##### Records for this exercise

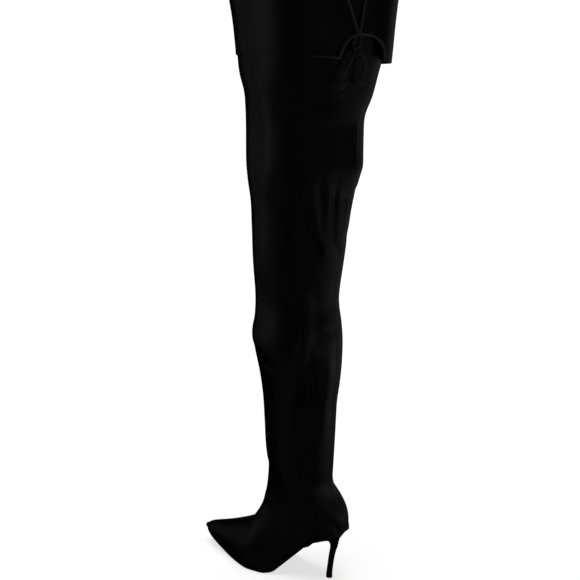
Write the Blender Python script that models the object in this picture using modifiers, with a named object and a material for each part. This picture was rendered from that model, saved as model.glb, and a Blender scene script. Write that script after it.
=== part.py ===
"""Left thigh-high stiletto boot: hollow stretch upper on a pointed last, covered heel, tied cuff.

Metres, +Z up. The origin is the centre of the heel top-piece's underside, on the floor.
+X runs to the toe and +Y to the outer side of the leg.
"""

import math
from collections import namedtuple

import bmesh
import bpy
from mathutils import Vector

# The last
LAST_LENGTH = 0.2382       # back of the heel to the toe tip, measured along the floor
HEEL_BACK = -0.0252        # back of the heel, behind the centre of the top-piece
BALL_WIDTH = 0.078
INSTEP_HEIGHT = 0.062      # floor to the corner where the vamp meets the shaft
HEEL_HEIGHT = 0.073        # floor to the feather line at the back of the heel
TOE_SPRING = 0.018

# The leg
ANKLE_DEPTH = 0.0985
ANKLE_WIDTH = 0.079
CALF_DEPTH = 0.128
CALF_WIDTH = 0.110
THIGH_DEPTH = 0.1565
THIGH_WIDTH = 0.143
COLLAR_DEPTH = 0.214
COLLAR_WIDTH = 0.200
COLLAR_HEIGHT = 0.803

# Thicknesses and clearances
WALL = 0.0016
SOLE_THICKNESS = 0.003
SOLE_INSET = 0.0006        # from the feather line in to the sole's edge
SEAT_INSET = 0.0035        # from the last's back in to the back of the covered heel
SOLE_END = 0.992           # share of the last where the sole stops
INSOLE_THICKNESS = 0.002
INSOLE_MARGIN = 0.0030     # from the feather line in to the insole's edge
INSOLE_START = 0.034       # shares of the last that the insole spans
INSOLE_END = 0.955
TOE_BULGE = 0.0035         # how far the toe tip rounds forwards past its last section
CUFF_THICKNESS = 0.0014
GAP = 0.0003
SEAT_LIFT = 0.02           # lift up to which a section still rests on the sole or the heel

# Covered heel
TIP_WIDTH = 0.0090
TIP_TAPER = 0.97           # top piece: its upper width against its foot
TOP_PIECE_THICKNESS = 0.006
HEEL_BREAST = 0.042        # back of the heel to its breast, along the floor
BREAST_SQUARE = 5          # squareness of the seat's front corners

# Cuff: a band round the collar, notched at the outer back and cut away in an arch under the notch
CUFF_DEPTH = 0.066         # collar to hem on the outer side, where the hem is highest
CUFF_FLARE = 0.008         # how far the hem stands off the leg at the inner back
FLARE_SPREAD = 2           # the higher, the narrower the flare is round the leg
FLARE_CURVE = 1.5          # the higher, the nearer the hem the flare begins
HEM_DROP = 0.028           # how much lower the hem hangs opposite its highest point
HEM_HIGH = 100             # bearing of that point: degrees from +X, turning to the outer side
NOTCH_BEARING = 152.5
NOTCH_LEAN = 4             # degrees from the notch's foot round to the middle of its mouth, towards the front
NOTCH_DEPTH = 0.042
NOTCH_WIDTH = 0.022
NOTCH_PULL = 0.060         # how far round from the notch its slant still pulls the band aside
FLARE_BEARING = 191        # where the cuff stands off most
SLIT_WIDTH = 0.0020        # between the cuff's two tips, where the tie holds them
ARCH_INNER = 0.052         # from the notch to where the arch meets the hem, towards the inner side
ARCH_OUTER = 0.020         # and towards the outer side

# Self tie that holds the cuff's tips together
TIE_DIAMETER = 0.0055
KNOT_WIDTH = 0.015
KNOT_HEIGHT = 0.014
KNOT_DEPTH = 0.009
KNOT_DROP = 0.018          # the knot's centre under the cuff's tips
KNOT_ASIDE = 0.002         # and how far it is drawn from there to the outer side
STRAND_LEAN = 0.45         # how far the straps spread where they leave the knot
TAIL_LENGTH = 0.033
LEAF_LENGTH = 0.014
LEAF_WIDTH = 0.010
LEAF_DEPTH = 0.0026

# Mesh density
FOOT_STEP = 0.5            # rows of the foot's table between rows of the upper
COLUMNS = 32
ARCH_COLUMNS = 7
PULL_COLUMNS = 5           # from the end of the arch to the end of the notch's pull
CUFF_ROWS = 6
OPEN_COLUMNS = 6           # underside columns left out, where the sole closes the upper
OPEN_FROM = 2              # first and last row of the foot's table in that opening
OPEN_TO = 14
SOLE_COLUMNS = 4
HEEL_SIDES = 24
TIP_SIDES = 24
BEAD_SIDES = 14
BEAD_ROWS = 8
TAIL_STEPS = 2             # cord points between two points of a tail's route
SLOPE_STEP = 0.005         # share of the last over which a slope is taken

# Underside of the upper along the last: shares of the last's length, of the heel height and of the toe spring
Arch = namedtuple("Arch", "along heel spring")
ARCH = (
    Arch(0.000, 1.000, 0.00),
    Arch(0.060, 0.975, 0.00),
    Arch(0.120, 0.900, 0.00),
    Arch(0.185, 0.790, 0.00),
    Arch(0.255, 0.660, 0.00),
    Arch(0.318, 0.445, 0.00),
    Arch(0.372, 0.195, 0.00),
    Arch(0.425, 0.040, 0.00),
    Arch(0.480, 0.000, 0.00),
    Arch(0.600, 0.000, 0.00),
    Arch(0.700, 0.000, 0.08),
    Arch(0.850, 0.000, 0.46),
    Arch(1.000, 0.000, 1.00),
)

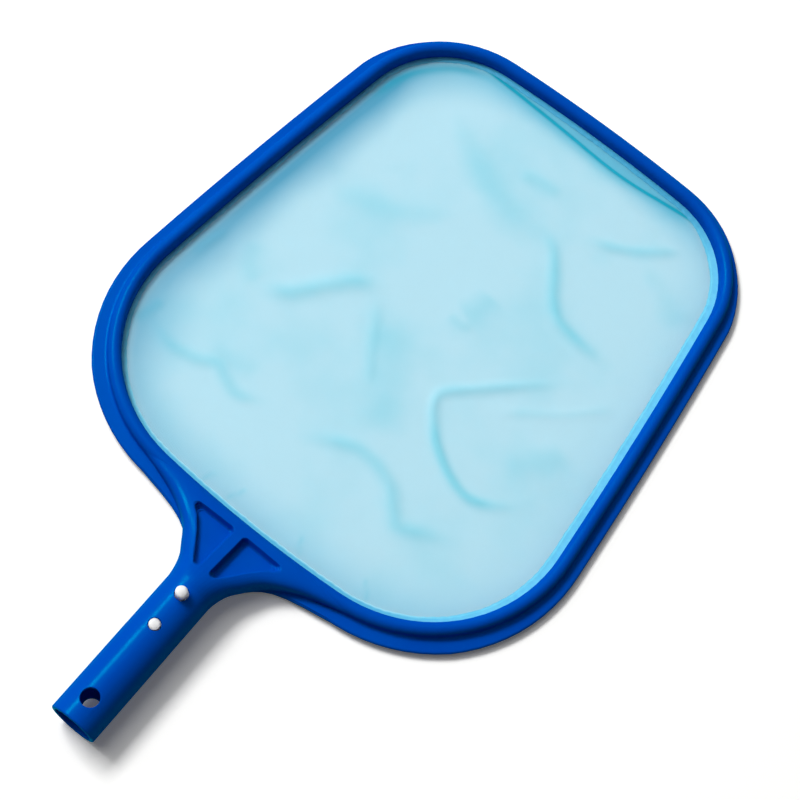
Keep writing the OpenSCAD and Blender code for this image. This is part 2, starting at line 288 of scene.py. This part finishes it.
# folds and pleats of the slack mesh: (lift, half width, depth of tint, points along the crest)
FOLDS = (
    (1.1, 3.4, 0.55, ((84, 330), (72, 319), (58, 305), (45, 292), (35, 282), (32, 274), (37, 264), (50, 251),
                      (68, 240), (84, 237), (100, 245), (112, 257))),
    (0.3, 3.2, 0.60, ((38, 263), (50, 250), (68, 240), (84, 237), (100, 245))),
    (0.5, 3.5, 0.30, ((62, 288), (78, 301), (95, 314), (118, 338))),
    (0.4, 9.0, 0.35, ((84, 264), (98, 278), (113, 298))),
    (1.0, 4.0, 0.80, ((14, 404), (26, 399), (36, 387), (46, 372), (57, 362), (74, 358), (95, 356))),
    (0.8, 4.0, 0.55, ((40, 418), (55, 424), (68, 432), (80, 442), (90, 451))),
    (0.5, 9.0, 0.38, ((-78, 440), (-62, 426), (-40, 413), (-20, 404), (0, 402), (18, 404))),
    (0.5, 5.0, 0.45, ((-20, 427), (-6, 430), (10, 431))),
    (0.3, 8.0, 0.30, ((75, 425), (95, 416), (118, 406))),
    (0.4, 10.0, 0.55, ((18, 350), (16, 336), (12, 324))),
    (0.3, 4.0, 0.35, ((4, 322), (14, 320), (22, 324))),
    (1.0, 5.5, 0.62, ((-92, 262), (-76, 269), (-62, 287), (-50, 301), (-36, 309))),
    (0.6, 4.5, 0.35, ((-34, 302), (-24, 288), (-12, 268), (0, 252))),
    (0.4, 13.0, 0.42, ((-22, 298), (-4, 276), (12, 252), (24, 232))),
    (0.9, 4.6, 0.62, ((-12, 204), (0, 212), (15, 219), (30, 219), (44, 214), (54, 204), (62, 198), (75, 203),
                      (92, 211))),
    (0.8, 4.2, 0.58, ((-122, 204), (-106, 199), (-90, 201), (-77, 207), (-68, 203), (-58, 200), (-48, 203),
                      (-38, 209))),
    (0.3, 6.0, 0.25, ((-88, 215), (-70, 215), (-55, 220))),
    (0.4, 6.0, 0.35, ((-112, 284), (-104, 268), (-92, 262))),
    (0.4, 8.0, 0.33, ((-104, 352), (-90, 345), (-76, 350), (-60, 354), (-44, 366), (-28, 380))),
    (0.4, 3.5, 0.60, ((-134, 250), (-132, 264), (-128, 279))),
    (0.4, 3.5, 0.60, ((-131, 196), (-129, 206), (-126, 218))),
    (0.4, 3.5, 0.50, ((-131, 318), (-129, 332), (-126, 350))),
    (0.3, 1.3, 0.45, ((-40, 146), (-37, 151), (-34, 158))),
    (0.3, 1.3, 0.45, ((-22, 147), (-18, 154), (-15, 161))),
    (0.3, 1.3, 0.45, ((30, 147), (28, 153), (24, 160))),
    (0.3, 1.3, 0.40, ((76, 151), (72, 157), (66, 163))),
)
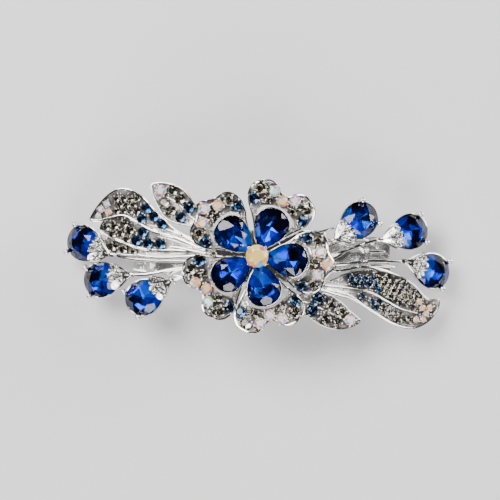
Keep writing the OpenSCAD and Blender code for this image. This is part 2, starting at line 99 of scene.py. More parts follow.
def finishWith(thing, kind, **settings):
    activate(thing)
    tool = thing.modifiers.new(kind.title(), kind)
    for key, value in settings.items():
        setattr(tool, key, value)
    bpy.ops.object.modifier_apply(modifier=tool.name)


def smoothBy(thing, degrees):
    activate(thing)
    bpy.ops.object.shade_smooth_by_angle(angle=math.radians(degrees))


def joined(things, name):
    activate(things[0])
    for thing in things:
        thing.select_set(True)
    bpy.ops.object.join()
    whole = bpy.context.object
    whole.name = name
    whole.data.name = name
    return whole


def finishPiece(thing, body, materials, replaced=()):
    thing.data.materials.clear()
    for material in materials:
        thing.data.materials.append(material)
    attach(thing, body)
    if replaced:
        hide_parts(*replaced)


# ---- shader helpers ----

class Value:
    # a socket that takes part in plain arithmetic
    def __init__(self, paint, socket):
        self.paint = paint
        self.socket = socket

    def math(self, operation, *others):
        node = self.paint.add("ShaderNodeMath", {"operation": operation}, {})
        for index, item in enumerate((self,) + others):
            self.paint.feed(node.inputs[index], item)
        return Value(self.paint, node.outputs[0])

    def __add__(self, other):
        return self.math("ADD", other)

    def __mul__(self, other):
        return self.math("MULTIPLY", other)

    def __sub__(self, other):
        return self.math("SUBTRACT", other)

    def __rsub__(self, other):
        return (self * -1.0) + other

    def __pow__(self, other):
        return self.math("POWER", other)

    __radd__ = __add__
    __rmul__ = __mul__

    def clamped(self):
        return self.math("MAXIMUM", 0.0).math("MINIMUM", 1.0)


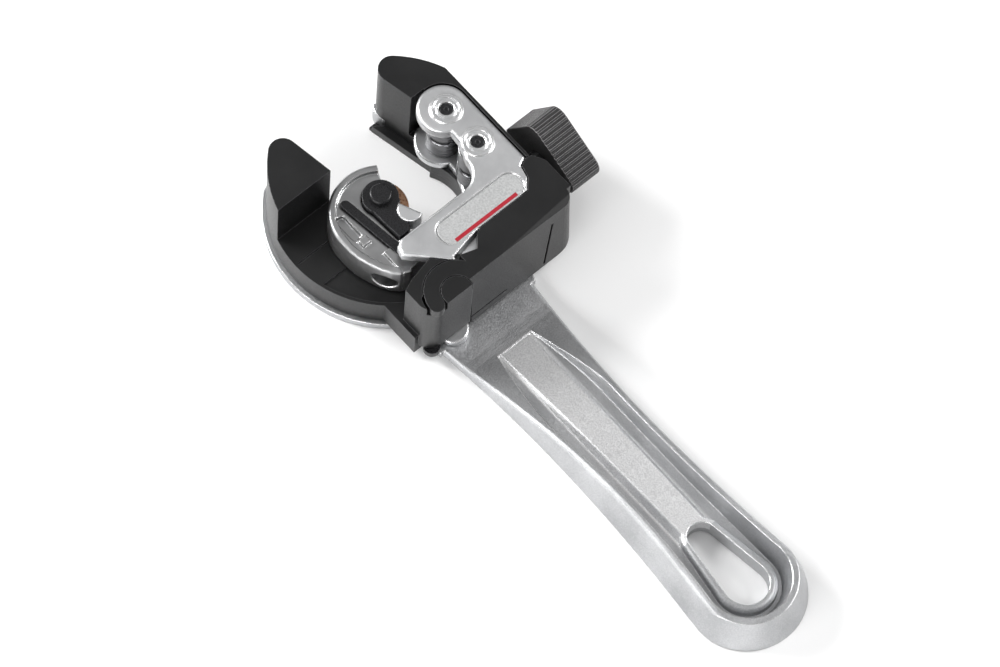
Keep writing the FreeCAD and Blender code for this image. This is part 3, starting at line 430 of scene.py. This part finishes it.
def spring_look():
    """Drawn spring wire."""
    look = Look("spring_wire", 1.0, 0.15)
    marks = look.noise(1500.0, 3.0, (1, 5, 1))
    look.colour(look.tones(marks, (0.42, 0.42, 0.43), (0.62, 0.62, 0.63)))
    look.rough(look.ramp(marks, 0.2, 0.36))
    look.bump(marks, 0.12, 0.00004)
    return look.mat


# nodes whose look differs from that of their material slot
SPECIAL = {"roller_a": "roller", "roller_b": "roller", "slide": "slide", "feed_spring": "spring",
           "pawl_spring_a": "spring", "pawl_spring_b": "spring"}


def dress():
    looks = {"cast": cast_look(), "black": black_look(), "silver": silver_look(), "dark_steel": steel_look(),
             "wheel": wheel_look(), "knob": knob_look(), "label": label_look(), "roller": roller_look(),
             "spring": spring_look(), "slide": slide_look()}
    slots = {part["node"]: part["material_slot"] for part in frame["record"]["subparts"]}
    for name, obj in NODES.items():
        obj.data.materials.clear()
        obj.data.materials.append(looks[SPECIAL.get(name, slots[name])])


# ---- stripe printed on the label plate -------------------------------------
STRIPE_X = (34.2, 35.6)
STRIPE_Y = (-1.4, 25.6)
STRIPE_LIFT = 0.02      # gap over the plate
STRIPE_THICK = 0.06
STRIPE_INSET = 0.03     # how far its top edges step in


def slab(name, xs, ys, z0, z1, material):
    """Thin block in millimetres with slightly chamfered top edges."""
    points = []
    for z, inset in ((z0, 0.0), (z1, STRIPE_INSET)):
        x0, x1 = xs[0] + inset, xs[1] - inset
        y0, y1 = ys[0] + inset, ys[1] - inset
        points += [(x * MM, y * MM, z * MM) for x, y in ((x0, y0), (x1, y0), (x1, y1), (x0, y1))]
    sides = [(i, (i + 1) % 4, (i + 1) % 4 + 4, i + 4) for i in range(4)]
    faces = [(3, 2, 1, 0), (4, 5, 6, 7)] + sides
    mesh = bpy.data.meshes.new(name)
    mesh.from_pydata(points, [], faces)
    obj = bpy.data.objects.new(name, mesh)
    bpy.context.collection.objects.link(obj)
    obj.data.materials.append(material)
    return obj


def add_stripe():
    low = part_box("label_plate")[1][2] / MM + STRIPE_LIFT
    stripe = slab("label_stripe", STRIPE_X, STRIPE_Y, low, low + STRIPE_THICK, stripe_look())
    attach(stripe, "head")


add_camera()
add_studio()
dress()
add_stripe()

##########

**Written request**
Give back exactly the lines from the line that has "Keep writing the FreeCAD" to the line that has "STRIPE_INSET = 0.03", both included, and leave out all others.

**Worked solution**
Keep writing the FreeCAD and Blender code for this image. This is part 3, starting at line 430 of scene.py. This part finishes it.
def spring_look():
    """Drawn spring wire."""
    look = Look("spring_wire", 1.0, 0.15)
    marks = look.noise(1500.0, 3.0, (1, 5, 1))
    look.colour(look.tones(marks, (0.42, 0.42, 0.43), (0.62, 0.62, 0.63)))
    look.rough(look.ramp(marks, 0.2, 0.36))
    look.bump(marks, 0.12, 0.00004)
    return look.mat


# nodes whose look differs from that of their material slot
SPECIAL = {"roller_a": "roller", "roller_b": "roller", "slide": "slide", "feed_spring": "spring",
           "pawl_spring_a": "spring", "pawl_spring_b": "spring"}


def dress():
    looks = {"cast": cast_look(), "black": black_look(), "silver": silver_look(), "dark_steel": steel_look(),
             "wheel": wheel_look(), "knob": knob_look(), "label": label_look(), "roller": roller_look(),
             "spring": spring_look(), "slide": slide_look()}
    slots = {part["node"]: part["material_slot"] for part in frame["record"]["subparts"]}
    for name, obj in NODES.items():
        obj.data.materials.clear()
        obj.data.materials.append(looks[SPECIAL.get(name, slots[name])])


# ---- stripe printed on the label plate -------------------------------------
STRIPE_X = (34.2, 35.6)
STRIPE_Y = (-1.4, 25.6)
STRIPE_LIFT = 0.02      # gap over the plate
STRIPE_THICK = 0.06
STRIPE_INSET = 0.03     # how far its top edges step in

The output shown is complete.